- [Brief]:
In the listing below, locate the line containing "# ease both edges of the foot" and the line containing "bpy.data.objects.remove(obj)". Output both of them and every line between, exactly as written, and nothing more.
━━━━
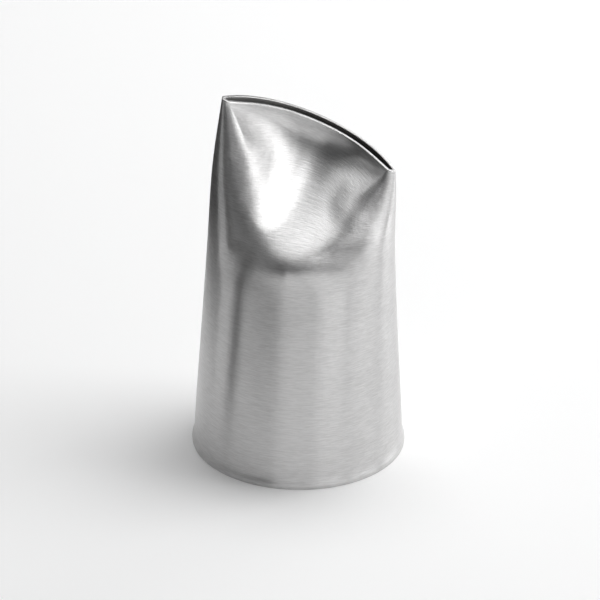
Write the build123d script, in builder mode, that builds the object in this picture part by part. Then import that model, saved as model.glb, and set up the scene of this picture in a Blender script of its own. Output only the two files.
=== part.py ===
from build123d import *
from math import atan, cos, pi, radians, sin, tan
import os

os.makedirs("parts", exist_ok=True)

# Piping nozzle: one stainless sheet shell. A drawn cone is pressed in at its
# front into a bowl, so that its top closes to a curved slit, and the top is
# then cut off on a slant. Millimetres, +Z up, origin in the middle of the
# base ring, the pressed bowl toward -Y.

# Base ring, with the small flared lip that runs round it
rim_diameter = 25.0
lip_flare = 0.3
lip_height = 1.4
foot_round = 0.1

# Sheet
wall = 0.4

# Slanted cut that opens the mouth, lower toward +X: its height over the middle
# of the base, its slant in degrees, and the sheet above it that is cut off
mouth_height = 38.0
mouth_slant = 20.4
trim_height = 1.5

# The cross-sections are level up to the first height and lean by the mouth's
# slant from the second one on
lean_start = 23.5
lean_end = 36.9

# Half angle of the wide back arc of every cross-section
back_turn = radians(56)

# Points along half of each cross-section
half_points = 60

# The flared lip, in even steps from its foot up to the cone: how much of the
# flare is left at each step
lip_shares = (0.91, 0.94, 0.60, 0.20, 0.00)

# Cross-sections of the blank, in even steps from the top of the lip to the top
# of the blank, as shares of the cone's base radius: half width, shift toward
# the mouth's low end, back, front in the middle, corner radius. Then the turn
# from the back to where the front curve starts, as a share of half a turn, and
# how long that curve holds its direction at the corner and in the middle, as
# shares of its half width. A turn above one is a front dished inward.
press_shares = (
    (1.0000, 0.0000, 1.0000, -1.0000, 1.0000, 0.678, 0.407, 0.407),
    (0.9948, 0.0000, 0.9880, -0.9919, 0.9843, 0.678, 0.407, 0.407),
    (0.9890, 0.0000, 0.9765, -0.9830, 0.9687, 0.678, 0.407, 0.407),
    (0.9829, 0.0000, 0.9655, -0.9731, 0.9531, 0.678, 0.407, 0.407),
    (0.9765, 0.0000, 0.9548, -0.9621, 0.9371, 0.678, 0.407, 0.407),
    (0.9698, 0.0000, 0.9445, -0.9500, 0.9205, 0.678, 0.407, 0.407),
    (0.9630, 0.0000, 0.9342, -0.9370, 0.9030, 0.678, 0.407, 0.407),
    (0.9562, 0.0000, 0.9239, -0.9232, 0.8849, 0.678, 0.407, 0.407),
    (0.9494, 0.0000, 0.9137, -0.9086, 0.8657, 0.678, 0.407, 0.407),
    (0.9427, 0.0000, 0.9033, -0.8927, 0.8449, 0.678, 0.407, 0.407),
    (0.9362, 0.0000, 0.8928, -0.8754, 0.8217, 0.678, 0.407, 0.407),
    (0.9298, 0.0000, 0.8823, -0.8571, 0.7975, 0.678, 0.407, 0.407),
    (0.9235, 0.0000, 0.8719, -0.8374, 0.7726, 0.678, 0.407, 0.407),
    (0.9174, 0.0000, 0.8617, -0.8163, 0.7470, 0.681, 0.407, 0.407),
    (0.9115, 0.0000, 0.8517, -0.7934, 0.7206, 0.692, 0.407, 0.407),
    (0.9058, 0.0000, 0.8419, -0.7686, 0.6933, 0.703, 0.407, 0.407),
    (0.9003, 0.0000, 0.8321, -0.7436, 0.6652, 0.713, 0.407, 0.407),
    (0.8949, 0.0000, 0.8223, -0.7232, 0.6356, 0.727, 0.398, 0.383),
    (0.8899, 0.0001, 0.8125, -0.7105, 0.6037, 0.750, 0.373, 0.313),
    (0.8852, 0.0008, 0.8030, -0.6990, 0.5683, 0.794, 0.352, 0.256),
    (0.8812, 0.0016, 0.7935, -0.6148, 0.5280, 0.860, 0.403, 0.328),
    (0.8779, 0.0025, 0.7841, -0.4001, 0.4762, 0.871, 0.551, 0.548),
    (0.8745, 0.0037, 0.7746, -0.1691, 0.4158, 0.886, 0.513, 0.571),
    (0.8705, 0.0060, 0.7652, 0.0353, 0.3493, 0.974, 0.370, 0.561),
    (0.8647, 0.0099, 0.7557, 0.2122, 0.2838, 1.054, 0.348, 0.548),
    (0.8570, 0.0156, 0.7461, 0.3605, 0.2234, 1.137, 0.343, 0.527),
    (0.8483, 0.0220, 0.7366, 0.4734, 0.1743, 1.253, 0.341, 0.512),
    (0.8394, 0.0277, 0.7269, 0.5377, 0.1246, 1.298, 0.341, 0.509),
    (0.8303, 0.0319, 0.7167, 0.5524, 0.0767, 1.282, 0.341, 0.509),
    (0.8205, 0.0343, 0.7058, 0.5454, 0.0500, 1.203, 0.341, 0.509),
    (0.8095, 0.0354, 0.6943, 0.5500, 0.0500, 1.203, 0.341, 0.509),
)

cone_radius = rim_diameter / 2 - lip_flare
press_height = mouth_height + trim_height - lip_height
slant = radians(mouth_slant)
steps = [step / half_points for step in range(2 * half_points + 1)]


def outline_points(half_width, shift, back, front, corner, front_turn, corner_hold, middle_hold):
    # half of the outline is a wide back arc, a corner arc and half of the
    # front curve, each tangent to the next; the other half mirrors it
    side = half_width - corner
    depth = back - corner - side * tan(back_turn / 2)
    back_end = (side + corner * sin(back_turn), depth + corner * cos(back_turn))
    front_end = (side + corner * sin(front_turn), depth + corner * cos(front_turn))
    reach = front_end[0]
    corner_handle = (
        reach + reach * corner_hold * cos(front_turn),
        front_end[1] - reach * corner_hold * sin(front_turn),
    )
    with BuildLine() as half:
        back_arc = TangentArc((0, back), back_end, tangent=(1, 0))
        TangentArc(back_end, front_end, tangent=back_arc % 1)
        Bezier(front_end, corner_handle, (reach * middle_hold, front), (0, front))
    outline = half.wire()
    right = [outline @ (step / half_points) for step in range(half_points + 1)]
    left = [(-point.X, point.Y) for point in reversed(right[1:-1])]
    return [(point.X + shift, point.Y) for point in right] + [(x + shift, y) for x, y in left]


with BuildPart() as nozzle_body:
    # the flared lip, solid for now
    for level, flare_share in enumerate(lip_shares):
        lip_radius = cone_radius + lip_flare * flare_share
        round_shares = press_shares[0][:5]
        with BuildSketch(Plane.XY.offset(lip_height * level / (len(lip_shares) - 1))):
            with BuildLine():
                points = outline_points(
                    *[share * lip_radius for share in round_shares],
                    press_shares[0][5] * pi,
                    *press_shares[0][6:],
                )
                add(Edge.make_spline(points, periodic=True, parameters=steps))
            make_face()
    loft()

    # the pressed blank on top of it
    for level, shares in enumerate(press_shares):
        height = lip_height + press_height * level / (len(press_shares) - 1)
        lean_share = min(max((height - lean_start) / (lean_end - lean_start), 0), 1)
        lean = atan(tan(slant) * lean_share**2 * (3 - 2 * lean_share))
        leaning = Plane(
            origin=(0, 0, height),
            x_dir=(cos(lean), 0, -sin(lean)),
            z_dir=(sin(lean), 0, cos(lean)),
        )
        points = outline_points(
            *[share * cone_radius for share in shares[:5]],
            shares[5] * pi,
            *shares[6:],
        )
        with BuildSketch(leaning):
            with BuildLine():
                points = [(x / cos(lean), y) for x, y in points]
                add(Edge.make_spline(points, periodic=True, parameters=steps))
            make_face()
    loft()

    # hollow it to sheet, open at both ends, and cut the mouth on its slant
    ends = faces().sort_by(Axis.Z)
    offset(amount=-wall, openings=[ends[0], ends[-1]])
    mouth_plane = Plane(origin=(0, 0, mouth_height), z_dir=(sin(slant), 0, cos(slant)))
    split(bisect_by=mouth_plane, keep=Keep.BOTTOM)

    # ease both edges of the foot
    fillet(edges().group_by(Axis.Z)[0], radius=foot_round)
nozzle_body.part.label = "nozzle_body"
export_step(nozzle_body.part, "parts/nozzle_body.step")
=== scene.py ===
from math import atan2, cos, pi, radians, sin, tan

import bmesh
import bpy
import numpy as np
from mathutils import Matrix, Vector


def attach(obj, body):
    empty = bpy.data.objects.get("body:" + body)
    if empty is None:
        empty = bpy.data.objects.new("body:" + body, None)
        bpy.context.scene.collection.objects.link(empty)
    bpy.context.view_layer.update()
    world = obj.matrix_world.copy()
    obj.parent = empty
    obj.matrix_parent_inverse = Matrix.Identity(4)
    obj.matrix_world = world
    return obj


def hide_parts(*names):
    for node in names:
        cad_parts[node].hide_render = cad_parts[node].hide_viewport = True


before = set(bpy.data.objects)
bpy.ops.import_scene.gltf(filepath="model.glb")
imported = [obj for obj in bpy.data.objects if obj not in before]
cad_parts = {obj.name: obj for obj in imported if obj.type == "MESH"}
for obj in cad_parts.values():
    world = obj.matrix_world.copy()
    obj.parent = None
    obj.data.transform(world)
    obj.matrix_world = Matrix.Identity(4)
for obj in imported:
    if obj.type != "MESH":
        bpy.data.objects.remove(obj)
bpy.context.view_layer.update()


# The camera stands as the photograph's did: in front of the pressed bowl, a
# little toward the low end of the mouth, and looking down on the nozzle.
scene = bpy.context.scene
MM = 0.001
camera_turn = radians(9.8)
camera_rise = radians(27.5)
camera_roll = radians(0.49)
camera_distance = 400 * MM
nearest_seen = 10 * MM
farthest_seen = 20
film_width = 36
lens_length = 208.08
aim_height = 18.05 * MM
aim_right = 0.06 * MM
toward_camera = Vector((
    sin(camera_turn) * cos(camera_rise),
    -cos(camera_turn) * cos(camera_rise),
    sin(camera_rise),
))
level_right = Vector((cos(camera_turn), sin(camera_turn), 0))
level_up = toward_camera.cross(level_right)
camera_right = level_right * cos(camera_roll) + level_up * sin(camera_roll)
camera_up = level_up * cos(camera_roll) - level_right * sin(camera_roll)
camera_data = bpy.data.cameras.new("camera")
camera_data.sensor_width = film_width
camera_data.lens = lens_length
camera_data.clip_start = nearest_seen
camera_data.clip_end = farthest_seen
camera = bpy.data.objects.new("camera", camera_data)
scene.collection.objects.link(camera)
camera.matrix_world = Matrix.Translation(
    level_right * aim_right + Vector((0, 0, aim_height)) + toward_camera * camera_distance
) @ Matrix((camera_right, camera_up, toward_camera)).transposed().to_4x4()
scene.camera = camera


# The nozzle is one sheet of stainless steel. It is drawn into a cone with a
# small flared lip, its front is pressed in to a bowl until the top closes to
# a curved slit, and the top is then cut off on a slant.
cone_radius = 12.2 * MM
lip_flare = 0.3 * MM
lip_height = 1.4 * MM
sheet = 0.4 * MM
mouth_height = 38.0 * MM
mouth_slant = radians(20.4)
blank_height = 39.5 * MM
lean_start = 23.5 * MM
lean_end = 36.9 * MM
back_turn = radians(56)
# how much of the flare is left, in even steps up the lip
lip_shares = (0.91, 0.94, 0.60, 0.20, 0.00)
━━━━
- [Solution to this exercise]:
    # ease both edges of the foot
    fillet(edges().group_by(Axis.Z)[0], radius=foot_round)
nozzle_body.part.label = "nozzle_body"
export_step(nozzle_body.part, "parts/nozzle_body.step")
=== scene.py ===
from math import atan2, cos, pi, radians, sin, tan

import bmesh
import bpy
import numpy as np
from mathutils import Matrix, Vector


def attach(obj, body):
    empty = bpy.data.objects.get("body:" + body)
    if empty is None:
        empty = bpy.data.objects.new("body:" + body, None)
        bpy.context.scene.collection.objects.link(empty)
    bpy.context.view_layer.update()
    world = obj.matrix_world.copy()
    obj.parent = empty
    obj.matrix_parent_inverse = Matrix.Identity(4)
    obj.matrix_world = world
    return obj


def hide_parts(*names):
    for node in names:
        cad_parts[node].hide_render = cad_parts[node].hide_viewport = True


before = set(bpy.data.objects)
bpy.ops.import_scene.gltf(filepath="model.glb")
imported = [obj for obj in bpy.data.objects if obj not in before]
cad_parts = {obj.name: obj for obj in imported if obj.type == "MESH"}
for obj in cad_parts.values():
    world = obj.matrix_world.copy()
    obj.parent = None
    obj.data.transform(world)
    obj.matrix_world = Matrix.Identity(4)
for obj in imported:
    if obj.type != "MESH":
        bpy.data.objects.remove(obj)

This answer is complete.